Anche in questo caso è necessario precisare che io cerco di sintetizzare il sentimento di sette dei dieci componenti di Giunta Provinciale, l’organismo più consapevole delle quotidiane problematiche dell’Associazione. Poi c’è il Consiglio che, nonostante meno coinvolto nella quotidianità della Associazione, non ha inteso deliberare e addirittura non è stato possibile nemmeno riunirlo in assise valida per deliberare sull’argomento. Si è ritenuto opportuno ricorrere all’Assemblea, che, un po’ distante dai problemi Confcommercio, potrebbe portare allo scellerato risultato.

L’Assemblea potrebbe avallare tale scelta?
Intanto non so se l’assemblea ha seguito le canoniche procedure indicate nello Statuto per la sua costituzione, ma le confesso che qualche perplessità ce l’ho. In merito alla sostanza e alla deliberazione…un po’ di pigrizia, qualche rapporto personale unito ad un insufficiente interesse, un po’ di suggestione verbale, la divulgazione di una parte della verità o, ancora più grave, la sua mistificazione, potrebbero determinare un condizionamento delle decisioni.

Qual è secondo lei l’impatto sindacale che subirà il nostro territorio?
Devastante, stiamo consegnando 60 anni di attività e di impegno sul territorio a Napoli ovvero si starebbe dilapidando un patrimonio costruito da migliaia di commercianti irpini a causa di pochi che poco e male conoscono il mondo delle imprese. Subire un altro episodio di “napolicentrismo” significherebbe dissolvere l’Associazione. L’Irpinia rappresenta circa il 7% della Campania mentre Napoli circa il 53%! Bisogna interpretare la Confcommercio così come è percepita dagli associati: la “casa dell’impresa”, dove l’Associato si reca per trovare soluzioni ai numerosi problemi quotidiani. La presenza di Confcommercio, oltre a svolgere le sue funzioni vocazionali, molto spesso risponde anche ad esigenze di tipo sociale, divenendo l’unico punto di riferimento dell’operatore che deve sentire l’associazione propria ma senza sentirsene padrone.

Ma le fusioni stanno interessando anche altri sindacati e istituzioni come la Camera di Commercio. Perché lei è critico verso la fusione della Confcommercio di Avellino?
Intanto le altre associazioni di datoriali e sindacali stanno operando in diversi modi ma sempre con grande razionalità e tenendo conto delle emergenze che provengono dalle sensibilità del territorio. Proprio dalla prossima fusione della Camera di Commercio si può raccogliere una forte indicazione per dirimere la controversia. Da nessuna parte si sta creando una regionalizzazione così spinta che metterebbe, senza alcuna spiegazione plausibile e in modo così inglorioso, la parola “fine” alla ns Associazione. Preciso che, al di là delle chiacchiere, la Campania è l’unico caso in Italia dove si sperimenterebbe lo scioglimento in una associazione regionale.

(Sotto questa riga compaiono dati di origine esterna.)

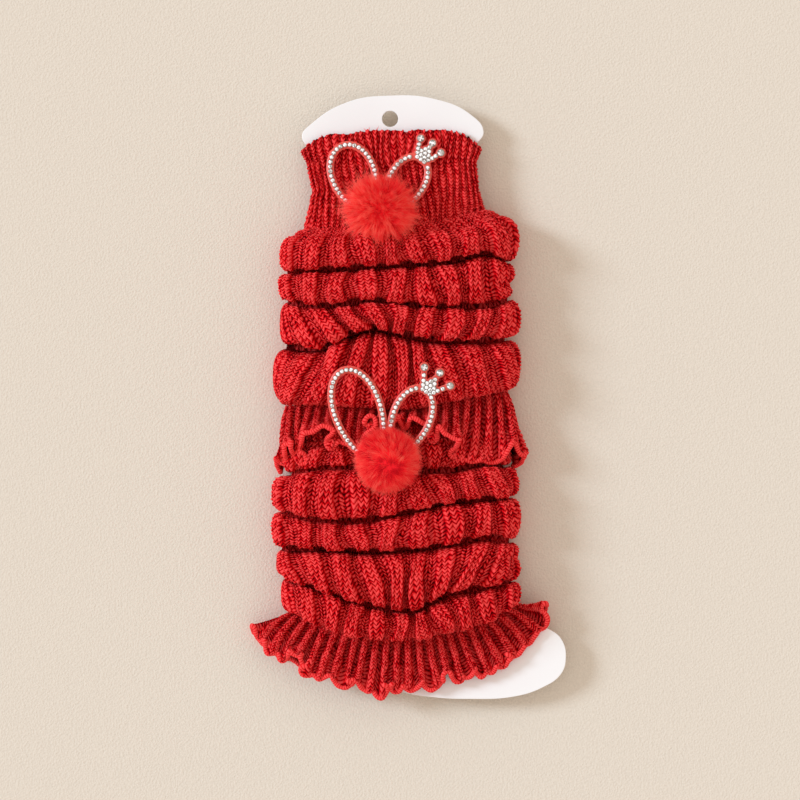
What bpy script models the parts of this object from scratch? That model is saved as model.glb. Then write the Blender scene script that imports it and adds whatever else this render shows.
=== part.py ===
"""A pair of ribbed knit baby leg warmers, one below the other on a foot-shaped display card.

Everything lies flat on its back: +Y points to the card's hang hole and +Z points up, away from the surface.
Sizes are in millimetres, and x = 0, y = 0 is the middle of the outline seen from above.
Each leg warmer is a knitted cuff, a leg pushed into rolled folds and a flared hem with a ruffled edge.
"""

import math
from collections import namedtuple

import bmesh
import bpy
import numpy as np
from mathutils import Matrix

MM = 0.001
COLLECTION = "leg_warmers_on_card"

WALL = 2.0

CARD_BOTTOM = 7.5
CARD_THICKNESS = 1.0
HANG_HOLE = (-8.1, 123.0)
HANG_HOLE_RADIUS = 3.7
HANG_HOLE_CORNERS = 8
CARD_EDGE_RESOLUTION = 3

BODY_RIBS_IN_FRONT = 10
BODY_RIB_HEIGHT = 1.1
BODY_RIB_FADE = 1.3
BODY_RIB_CORNERS = ((0.06, 0.0), (0.44, 0.0), (0.56, 1.0), (0.94, 1.0))
CUFF_RIBS_IN_FRONT = 30
CUFF_RIB_HEIGHT = 0.6
CUFF_RIB_FADE = 6.0
HEM_RIBS_IN_FRONT = 24
HEM_RIB_HEIGHT = 0.8
HEM_RIB_FADE = 3.0
FINE_RIB_CORNERS = ((0.25, 0.0), (0.75, 1.0))
BACK_POINTS = 12
INSIDE_POINTS = 12

FOLD_FULLNESS = 0.85
BACK_FULLNESS = 1.6
BACK_FLATNESS = 1.6
FOLD_MIDDLE = 9.0
FOLD_STEPS = (0.0, 0.13, 0.3, 0.5, 0.7, 0.87)
INSIDE_STEPS = (0.0, 0.25, 0.5, 0.75)
TYPICAL_HALF_WIDTH = 51.0
TYPICAL_FRONT = 22.0
NORMAL_STEP = 0.02

# Where a row's eight heights are read, from the left side (-1) over the front to the right side (1).
COLUMNS = (-1.0, -0.7, -0.45, -0.2, 0.1, 0.45, 0.78, 1.0)

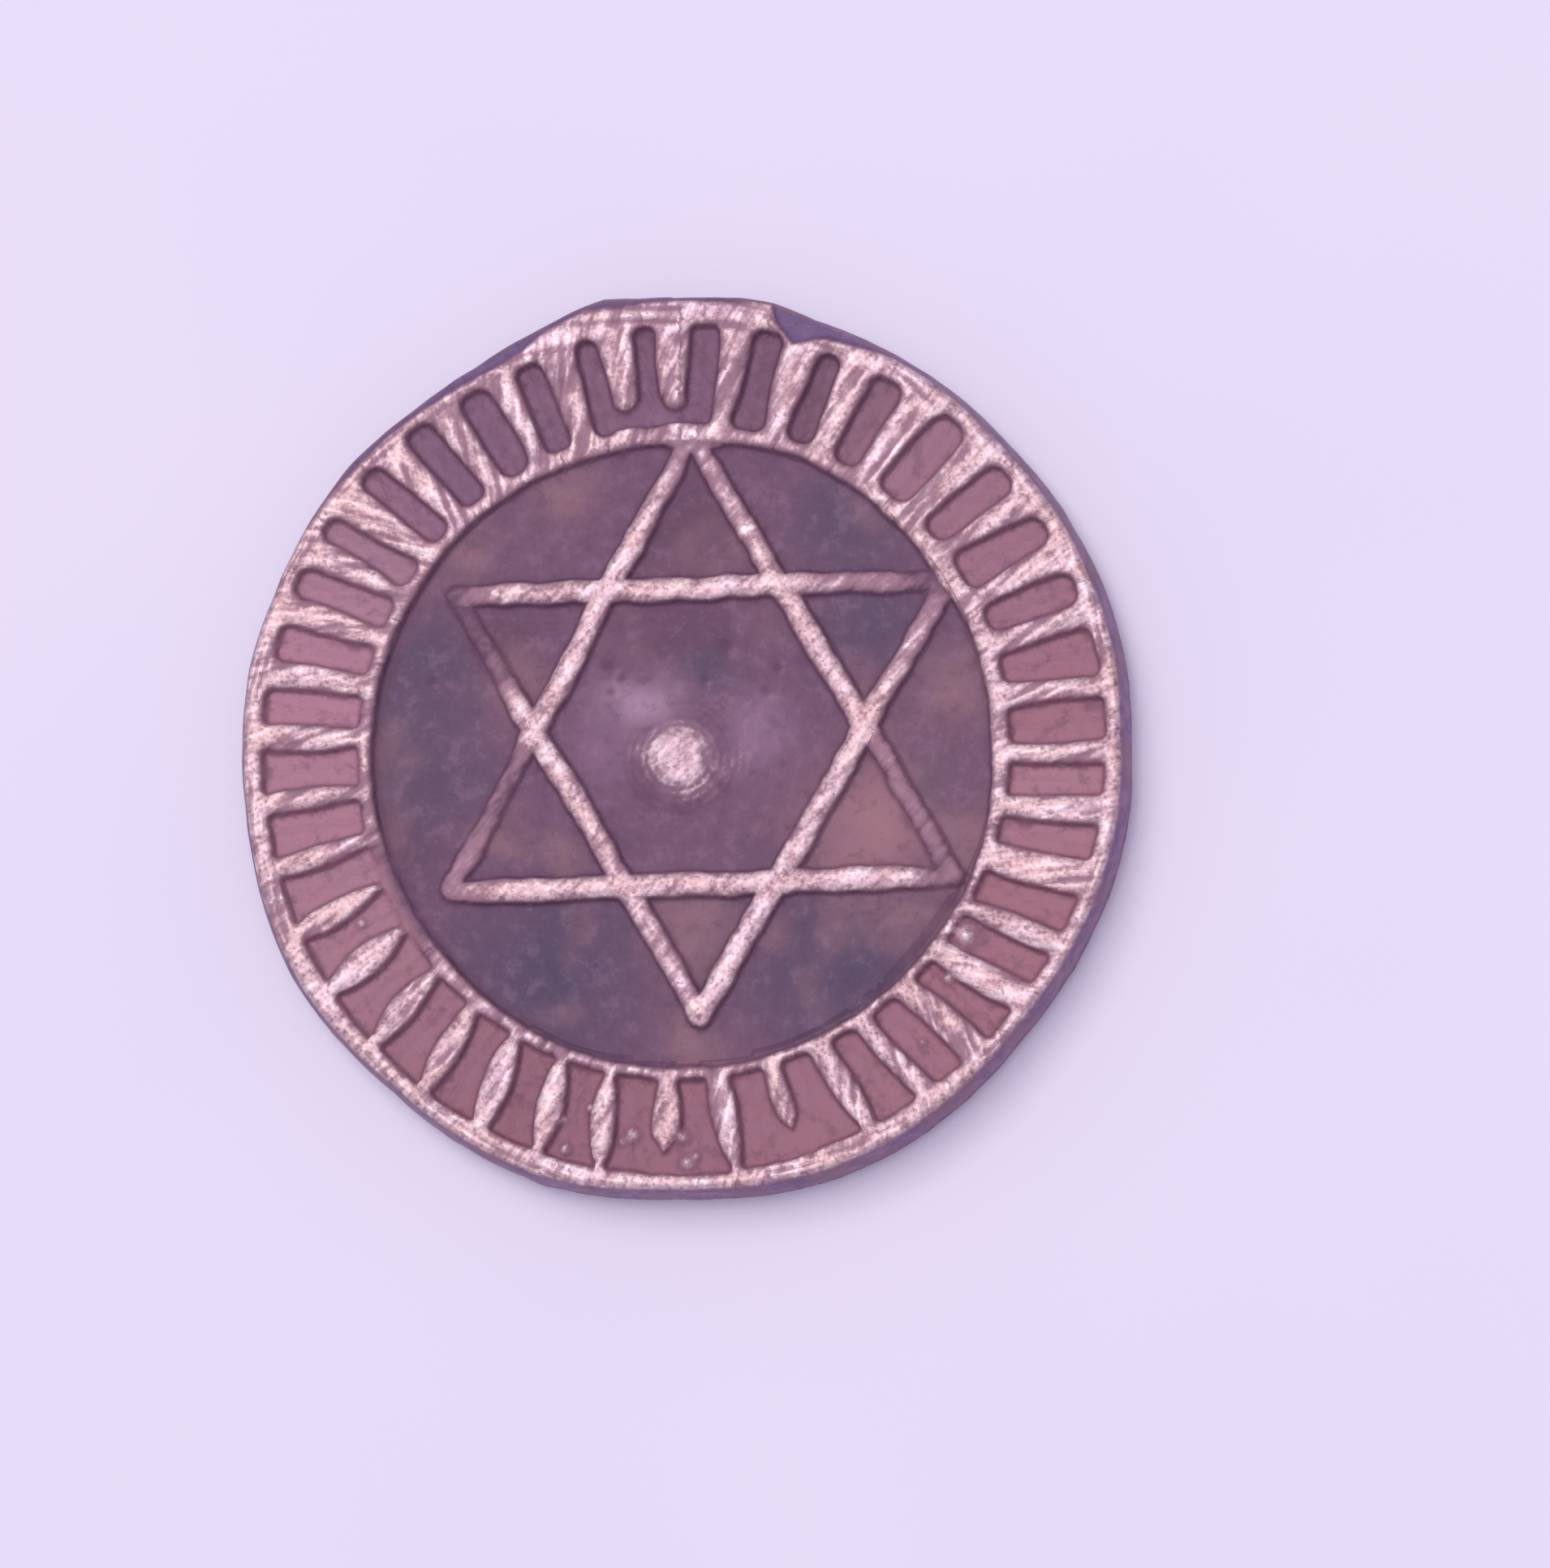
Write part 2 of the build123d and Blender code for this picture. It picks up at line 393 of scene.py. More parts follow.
def star_bars(x, y, noise):
    """Return the distance inside the star's sides, and how well the nearest side is struck."""
    depth = np.full(np.shape(x), -9.0)
    strike = np.zeros(np.shape(x))
    for number, (start, end, knots) in enumerate(STAR_SIDES):
        direction = np.array(end) - np.array(start)
        length = np.hypot(*direction)
        along = ((x - start[0]) * direction[0] + (y - start[1]) * direction[1]) / length
        across = ((y - start[1]) * direction[0] - (x - start[0]) * direction[1]) / length
        share = np.clip(along / length, 0, 1)
        past_end = along - share * length
        across = across + 0.04 * noise(along, np.full(np.shape(x), 7.0 * number), 1.3, 2)
        side_strike = np.interp(share, *zip(*knots))
        wander = 0.036 * noise(along, 7.0 * number + np.sign(across), 0.45, 2)
        side_depth = BAR_HALF_WIDTH * (0.72 + 0.28 * side_strike) + wander - np.hypot(across, past_end)
        better = (side_depth > 0) & (side_strike > strike) | (side_depth > depth) & (depth <= 0)
        strike = np.where(better, side_strike, strike)
        depth = np.maximum(depth, side_depth)
    return depth, strike


# Height of the deepest pit against the floor, the dark line of grime and painted shade at the foot of raised
# metal, and how much of a patch's colour covers the ground.
LOWEST = -0.1
FOOT_PLACE = -0.035
FOOT_WIDTH = 0.045
PATCH_STRENGTH = 0.88


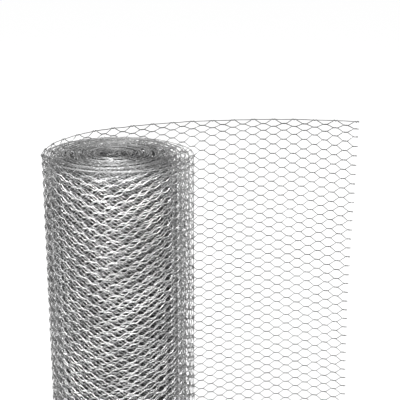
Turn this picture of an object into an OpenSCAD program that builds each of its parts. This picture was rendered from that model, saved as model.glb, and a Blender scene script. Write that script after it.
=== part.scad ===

In sintesi, cosa si aspetta dall’assemblea?
La salvaguardia della Confcommercio di Avellino e di tutto il patrimonio che finora ha costruito sia in termini di Associati che di attività in cui essa partecipa. Gli associati hanno il dovere di difendere il più prestigioso presidio degli operatori economici della nostra Provincia per affrontare con calma e maggiore coinvolgimento, disinteressato e senza infingimenti, il delicatissimo argomento. I partecipanti all’assemblea, non potranno sic et simpliciter sottoscrivere la chiusura della Confcommercio di Avellino, firmerebbero una storica quanto disonorevole deliberazione. Nemmeno bisogna immaginare, come qualcuno con superficialità e ingenuità afferma, che Napoli si accollerebbe gli oneri finanziari lasciando gli onori alla delegazione di Avellino, quasi a dire io pago e tu decidi, sapendo che non è verosimile.

E quale proposta si sente di fare in alternativa?
Una delle strade praticabili potrebbe essere simile a quella adottata per l’accorpamento delle Camere di Commercio, che, con l’unione tra quella di Avellino e quella di Benevento, suggerisce di fatto un orientamento. Nello specifico si è tenuto conto di diversi importanti fattori: la morfologia del territorio, l’appartenenza alle aree interne della Regione, le analogie economiche e sociali, le simili (floride) situazioni finanziarie, ecc., aprire una riflessione onesta e leale su questo argomento con gli amici e colleghi di Benevento crediamo non sarebbe un problema. A questo si dovrebbe aggiungere la ripresa della progettualità della nostra struttura, ormai in stallo, da cui ricavare risorse da destinare al mantenimento della stessa.